Eccentric shaft structure: (a) before optimization and (b) after optimization.

Transmission mechanism

Transmission ratio

The transmission ratio is the CVT’s most crucial parameter as it influences the output torque. It is derived from the rotational geometry kinematics of the sun and planetary pulleys. The transmission system comprises four components: the sun pulley, the planetary pulley, the planet carrier, and the metallic V-belt, as depicted in Figure 6. The sun pulley is stationary, whereas one end of the planet carrier can rotate around the sun pulley’s axis, and the other end connects to the central axis of the planetary pulley. The metallic V-belt meshes with the solar pulley and the planetary pulley. When the planet carrier rotates, the planetary pulley does the revolution and rotation movement under the power transmission of metallic V-belt. Therefore, the power generated by the rotation of the planetary pulley is just the output of the CVT. R ₁ and R ₂ represent the effective working radius of planetary pulley and solar pulley, respectively. This transmission mode can be described as the planetary pulley with an effective working radius R ₁ rotates around the center point O of the solar pulley with an effective working radius of R ₂ and rotates around its own axis. The solid line indicates the initial state. When the planet carrier rotates through angle β ₂, the rotation output angle of the planetary pulley is β ₁. At this time, the position of the space between the two pulleys is shown in the dotted line. The output angle β ₁ and the input angle β ₂ are specified to be positive in the same direction and negative in the opposite direction. Assuming that the V-belt does not slip, now take four points a, b, c, and d on the belt, a and d represent the vertical reference point respectively. b and c represent the tangent point of the belt and the two pulleys respectively. Both points b and c have an included angle α with the horizontal direction. The belt at point d in the initial state of motion has not yet separated from the pulley. Taking four points a′, b′, c′, and d′ on the belt, the points a′ and d′ represent the spatial position of points a and d in the initial state of the belt respectively. β ₁ is the output angle between a′ and vertical direction. d′ point coincides with the d, and the b′ and c′ respectively represent the tangent point of the belt and the two pulleys.

Figure 6.

Transmission schematic diagram.

Through the geometric relationship in Figure 6, it can be obtained as

\hat{a b} + b c + \hat{c d} = \hat{a^{'} b^{'}} + b^{'} c^{'} + \hat{c^{'} d^{'}}

\hat{a b} = R_{1} (\frac{π}{2} + α)

\hat{c d} = R_{2} (\frac{π}{2} - α)

\hat{a^{'} b^{'}} = R_{1} (β_{2} - β_{1} + \frac{π}{2} + α)

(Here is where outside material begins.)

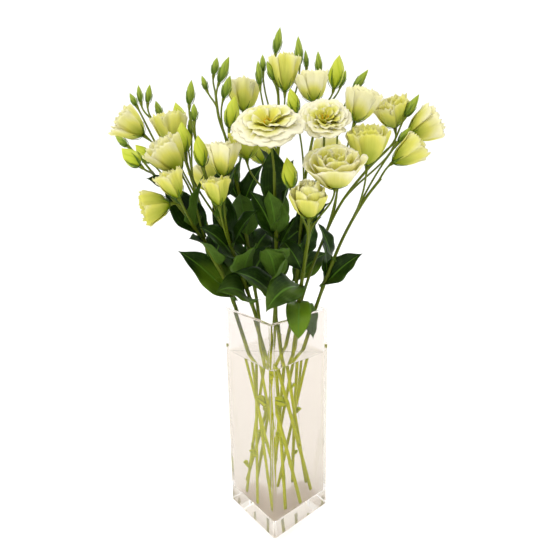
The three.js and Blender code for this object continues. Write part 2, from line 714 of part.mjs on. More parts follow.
function squareShape(side, corner) {
  const half = side / 2;
  const shape = new THREE.Shape();
  shape.moveTo(half, -half + corner);
  shape.lineTo(half, half - corner);
  shape.absarc(half - corner, half - corner, corner, 0, Math.PI / 2);
  shape.lineTo(-half + corner, half);
  shape.absarc(-half + corner, half - corner, corner, Math.PI / 2, Math.PI);
  shape.lineTo(-half, -half + corner);
  shape.absarc(-half + corner, -half + corner, corner, Math.PI, 1.5 * Math.PI);
  shape.lineTo(half - corner, -half);
  shape.absarc(half - corner, -half + corner, corner, 1.5 * Math.PI, 2 * Math.PI);
  return shape;
}

function prism(side, corner, low, high, round = 0) {
  const geometry = new THREE.ExtrudeGeometry(squareShape(side - 2 * round, corner), {
    depth: high - low - 2 * round,
    curveSegments: CORNER_STEPS,
    bevelEnabled: round > 0,
    bevelThickness: round,
    bevelSize: round,
    bevelSegments: 1,
  });
  return geometry.translate(0, 0, low + round);
}

function vaseGeometry() {
  const outer = solidOf(prism(VASE_SIDE, VASE_CORNER, 0, VASE_HEIGHT, RIM_ROUND));
  const inner = prism(VASE_SIDE - 2 * VASE_WALL, INNER_CORNER, VASE_FLOOR, CUT_HEIGHT);
  return outerSkin(outer.subtract(solidOf(inner)));
}

function waterGeometry() {
  const side = VASE_SIDE - 2 * VASE_WALL - 2 * GAP;
  const block = prism(side, INNER_CORNER, VASE_FLOOR + GAP, WATER_LEVEL);
  let water = solidOf(block);
  for (const hole of STEMS.flatMap(holesOf)) water = water.subtract(solidOf(hole));
  return outerSkin(water);
}

// Plain holes for the parts of a stem that stand in the water.
function holesOf(stem) {
  const main = mainLine(stem);
  const holes = [holeGeometry(main[0], main[2])];
  if (stem.side?.rim) {
    const side = sideLine(stem.side, main);
    holes.push(holeGeometry(side[0], side[2]));
  }
  return holes;
}

function holeGeometry(low, high) {
  const start = low.clone().lerp(high, -HOLE_DEPTH);
  return inVase(tubeGeometry([start, high], [HOLE_RADIUS, HOLE_RADIUS], STEM_SIDES));
}

// Assembly

function inVase(geometry) {
  return geometry.rotateZ(radians(BOUQUET_TURN));
}

function material(colour, roughness, options = {}) {
  return new THREE.MeshStandardMaterial({ color: colour, roughness, metalness: 0, ...options });
}

function named(name, geometry, looks) {
  const mesh = new THREE.Mesh(geometry, looks);
  mesh.name = name;
  return mesh;
}

// One leafy stem in one body: its lines, sprays, sepals, small buds and leaves.
function stemGeometry(stem, lines, heads, leaves) {
  const pieces = [stemTube(lines.main, STEM_RADIUS)];
  if (lines.side) pieces.push(stemTube(lines.side, SIDE_RADIUS));
  pieces.push(...heads.map((head) => sprayGeometry(lines[head.name], head)));
  pieces.push(...leaves.map(leafGeometry));
  return inVase(outerSkin(fuse(pieces)));
}

function stemTube(line, first) {
  return tubeGeometry(line, taper(line.length, first, STEM_TOP_RADIUS), STEM_SIDES);
}

// A spray with its head's sepals, and with the head itself where that is a small green bud.
function sprayGeometry(line, head) {
  const frame = headFrame(head);
  const ring = (radius, up) => {
    return Array.from({ length: SEPALS }, (_, corner) => {
      const angle = (2 * Math.PI * corner) / SEPALS;
      return frame(radius * Math.cos(angle), radius * Math.sin(angle), up);
    });
  };
  const points = line.slice(0, -1);
  const rings = matchedRings(points, taper(points.length, SPRAY_RADIUS, SPRAY_TOP_RADIUS), ring(1, 0));
  rings.push(ring(NECK_RADIUS, -NECK_LENGTH));
  const needles = { ring: rings.length, shapes: sepalShapes(head, frame) };
  if (HAS_OWN_NODE(head)) return ringGeometry([...rings, ring(RECEPTACLE_RADIUS, 0)], null, needles);
  const bud = SMALL_BUD.map(([height, share]) => ring((head.width / 2) * share, height * head.length));
  return ringGeometry([...rings, ...bud], frame(0, 0, head.length), needles);
}

// The middle section and the tip of each sepal of a head, clear of its petals.
function sepalShapes(head, frame) {
  const place = (bearing, out, up) => frame(out * Math.cos(bearing), out * Math.sin(bearing), up);
  const bearings = Array.from({ length: SEPALS }, (_, sepal) => ((sepal + 0.5) * 2 * Math.PI) / SEPALS);
  if (!HAS_OWN_NODE(head)) {
    return bearings.map((bearing) => {
      return { tip: place(bearing, head.width / 2 + SEPAL_SPREAD, BUD_SEPAL_UP[1] * head.length) };
    });
  }
  const [half, thick] = [SEPAL_WIDTH / 2, SEPAL_THICKNESS / 2];
  const [low, high] = sepalPlaces(head);
  return bearings.map((bearing) => {
    const across = place(bearing + Math.PI / 2, half, 0).sub(head.seat);
    const lower = place(bearing, low.out + thick, low.up - thick);
    const upper = place(bearing, low.out - thick, low.up + thick);
    const corners = [[lower, -1], [lower, 1], [upper, 1], [upper, -1]];
    const middle = corners.map(([point, side]) => point.clone().addScaledVector(across, side));
    return { middle, tip: place(bearing, high.out, high.up) };
  });
}

// How far out and how high the middle and the tip of a sepal are.
function sepalPlaces(head) {
  if (head.form === "bud") {
    return BUD_SEPAL_OUT.map((share, place) => {
      const out = (head.width / 2) * share + SEPAL_SPREAD;
      return { out, up: head.length * BUD_SEPAL_UP[place] };
    });
  }
  const { root, tip } = FORMS[head.form];
  const size = petalSize(head);
  return SEPAL_PLACES.map((share, place) => {
    const along = Math.min(share, SEPAL_LENGTH / size);
    const { reach, rise, slope } = bend(size, root, tip, along);
    const lift = SEPAL_CLEAR[place];
    return {
      out: CORE_RADIUS + reach + lift * Math.sin(slope),
      up: GAP + rise - lift * Math.cos(slope),
    };
  });
}

// Rings round a line, with the first corner of each on the side where the last ring has its own.
function matchedRings(points, radii, goal) {
  const middle = goal.reduce((sum, point) => sum.add(point), new THREE.Vector3()).divideScalar(goal.length);
  const wanted = goal[0].clone().sub(middle);
  return points.map((point, index) => {
    const along = direction(points, index);
    const side = wanted.clone().addScaledVector(along, -wanted.dot(along)).normalize();
    const across = along.clone().cross(side);
    return Array.from({ length: SEPALS }, (_, corner) => {
      const angle = (2 * Math.PI * corner) / SEPALS;
      return point.clone()
        .addScaledVector(side, radii[index] * Math.cos(angle))
        .addScaledVector(across, radii[index] * Math.sin(angle));
    });
  });
}

function headGeometry(head, index) {
  return head.form === "bud" ? spindleGeometry(head) : bloomGeometry(head, index);
}

function stemMeshes(stem) {
  const lines = linesOf(stem);
  const heads = stem.heads.map(headOf);
  const leaves = stem.leaves.map((row) => leafOf(row, lines.main));
  const meshes = [named(stem.name, stemGeometry(stem, lines, heads, leaves), material(STEM_COLOUR, 0.6))];
  heads.filter(HAS_OWN_NODE).forEach((head, index) => {
    const colour = head.form === "bud" ? BUD_COLOUR : PETAL_COLOUR;
    meshes.push(named(head.name, inVase(headGeometry(head, index)), material(colour, 0.6)));
  });
  heads.filter(HAS_HEART).forEach((head) => {
    const name = head.name.replace("bloom", "heart");
    meshes.push(named(name, inVase(heartGeometry(head)), material(HEART_COLOUR, 0.7)));
  });
  return meshes;
}

const bouquet = new THREE.Group();
const clear = { transparent: true, opacity: 0.35 };
bouquet.add(named("vase", vaseGeometry(), material(GLASS_COLOUR, 0.05, clear)));
bouquet.add(named("water", waterGeometry(), material(WATER_COLOUR, 0.05, clear)));
bouquet.add(...STEMS.flatMap(stemMeshes));

export default bouquet;
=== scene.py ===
"""Looks of a lisianthus bouquet in a tall square glass vase.

The file is laid out as a Blender add-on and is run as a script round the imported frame. Each piece
is modelled in millimetres from shaped grids, a cube or spheres, and is then brought to metres in
place.
"""

import math
import random

import bmesh
import bpy
from bpy.props import FloatProperty, FloatVectorProperty, PointerProperty
from mathutils import Matrix, Vector


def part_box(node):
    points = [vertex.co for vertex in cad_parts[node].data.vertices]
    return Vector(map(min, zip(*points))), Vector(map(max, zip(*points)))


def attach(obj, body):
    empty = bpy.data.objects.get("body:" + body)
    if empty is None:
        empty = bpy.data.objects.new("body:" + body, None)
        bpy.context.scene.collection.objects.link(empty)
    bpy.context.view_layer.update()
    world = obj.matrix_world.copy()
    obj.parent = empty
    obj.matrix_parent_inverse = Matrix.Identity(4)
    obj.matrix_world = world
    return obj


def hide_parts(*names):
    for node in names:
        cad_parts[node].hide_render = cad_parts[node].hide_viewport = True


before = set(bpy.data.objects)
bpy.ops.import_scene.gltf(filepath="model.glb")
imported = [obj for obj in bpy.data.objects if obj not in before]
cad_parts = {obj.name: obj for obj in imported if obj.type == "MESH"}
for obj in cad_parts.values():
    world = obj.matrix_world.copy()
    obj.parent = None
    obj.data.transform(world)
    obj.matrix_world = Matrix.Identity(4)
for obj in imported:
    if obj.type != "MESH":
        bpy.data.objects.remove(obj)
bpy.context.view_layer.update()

bl_info = {
    "name": "Lisianthus bouquet in a glass vase",
    "version": (1, 0, 0),
    "blender": (4, 5, 0),
    "location": "View3D > Sidebar > Bouquet",
    "description": "Models the petals, leaves, glass and water of a lisianthus bouquet",
    "category": "Object",
}

MM = 0.001
BODY = "root"

# The vase, in millimetres. Its side and height are read from the frame.
VASE_LOW, VASE_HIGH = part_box("vase")
VASE_SIDE = (VASE_HIGH.x - VASE_LOW.x) / MM
VASE_HEIGHT = (VASE_HIGH.z - VASE_LOW.z) / MM
WATER_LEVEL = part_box("water")[1].z / MM
VASE_WALL = 5.0
VASE_FLOOR = 24.0
VASE_CORNER = 3.5
INNER_CORNER = 2.0
RIM_ROUND = 1.2
BASE_ROUND = 1.6
INNER_ROUND = 1.8
WATER_WETTING = 0.2
MENISCUS = 1.4
# The water's edge falls away from the glass in two slopes: width and share of the climb of each.
MENISCUS_SLOPES = ((1.2, 0.7), (2.0, 0.3))
GLASS_IOR = 1.47
WATER_IOR = 1.33
# How much of the surroundings glass and water mirror, where 1 is all that real ones do.
CLEAR_SHEEN = (0.25, 0.25, 0.25)
# Light that has bent more often than this goes straight on.
MOST_BENDS = 4.5

# Clouded patterns, in clouds to the metre: 17 mm blotches on a stem, 11 mm mottles on a leaf, 45 mm
# clouds along the border of the painted light on the low leaves, 38 mm clouds on petals and 8 mm ones on
# buds.
STEM_BLOTCHES = 60.0
LEAF_MOTTLES = 90.0
LIT_BORDER_CLOUDS = 22.0
PETAL_CLOUDS = 26.0
BUD_CLOUDS = 120.0
# A petal is about 36 mm wide and has a vein every millimetre or so.
PETAL_VEINS = (34.0, 2.5, 1.0)
PETAL_GLOW = 0.36
# The angle that a leaf's veins run through from edge to edge: about ten turns, a vein for each.
VEIN_TURN = 62.0
# This scale gives a band texture 40 radians round a stem, which is six bands.
STEM_RIBS = 2.0
LEAF_SHADE = (0.0, 0.02, 0.0)
# Leaves are of the low colour below the first of these heights in metres, and of their own above
# the second. The low colour is painted light: the leaves round the rim are painted lighter, as if lit.
LIT_LOW_LEAVES = (0.29, 0.37)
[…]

\hat{c^{'} d^{'}} = R_{2} (\frac{π}{2} - β_{2} - α)

b c = b' c'

Substituting equations (6) to (9) into equation (4), the transmission ratio i of the CVT can be obtained as

i = \frac{n_{o}}{n_{i}} = \frac{β_{1}}{β_{2}} = 1 - \frac{R_{2}}{R_{1}}

Equation (10) reveals that the transmission ratio i is solely related to the effective radii of the sun and planetary pulleys. By referring to the effective radii R ₁ and R ₂, we can depict the output condition of the CVT, as shown in Table 1.

Table 1.

The output status of the CVT.

Working radius relation	Output status	Range of the transmission ratio
$R_{1} > R_{2}$	Forward	(0,1)
$R_{1} = R_{2}$	Neutral	0
$R_{1} < R_{2}$	Reverse	(−∞,0)

CVT: continuously variable transmission.

When the planet carrier is fixed and the pulley with effective working radius of R ₂ is the driving pulley, meanwhile the pulley with effective working radius of R ₁ is the driven pulley, then the transmission ratio $i^{'}$ is

i^{'} = \frac{R_{2}}{R_{1}}

However, when the pulley with an effective working radius of R ₁ is restricted in rotational freedom, the planet carrier is the driving part, and the pulley with an effective working radius of R ₂ is the driven pulley, the transmission ratio $i^{″}$ can be expressed as follows

i^{″} = 1 - \frac{R_{1}}{R_{2}}

The following study is only carried out for the transmission ratio shown in equation (10).

Warping angle

The transmission principle of the CVT is essentially similar to that of belt, so the size of the wrapping angle directly affects the friction between the pulley and the V-belt, which directly affects the output torque. As shown in Figure 7, δ ₁ and δ ₂ represents the warping angle of planetary pulley and solar pulley respectively, and the following relationship can be obtained

sin α = \frac{R_{1} - R_{2}}{L}

δ_{1} = π + 2 α

δ_{2} = π - 2 α

Figure 7.

The mechanism of variable speed.

In the neutral position of the CVT, the effective working radius of the planetary pulley is specified as R ₀, which is the same to the one of solar pulley. Therefore, we can conclude that

R_{1} + R_{2} = 2 R_{0}

Equation (13) can be converted to

sin α = \frac{2 R_{1} - 2 R_{0}}{L}

Therefore, the wrapping angles of the two pulleys can be obtained as

δ_{1} = π + 2 arcsin (\frac{2 R_{1} - 2 R_{0}}{L})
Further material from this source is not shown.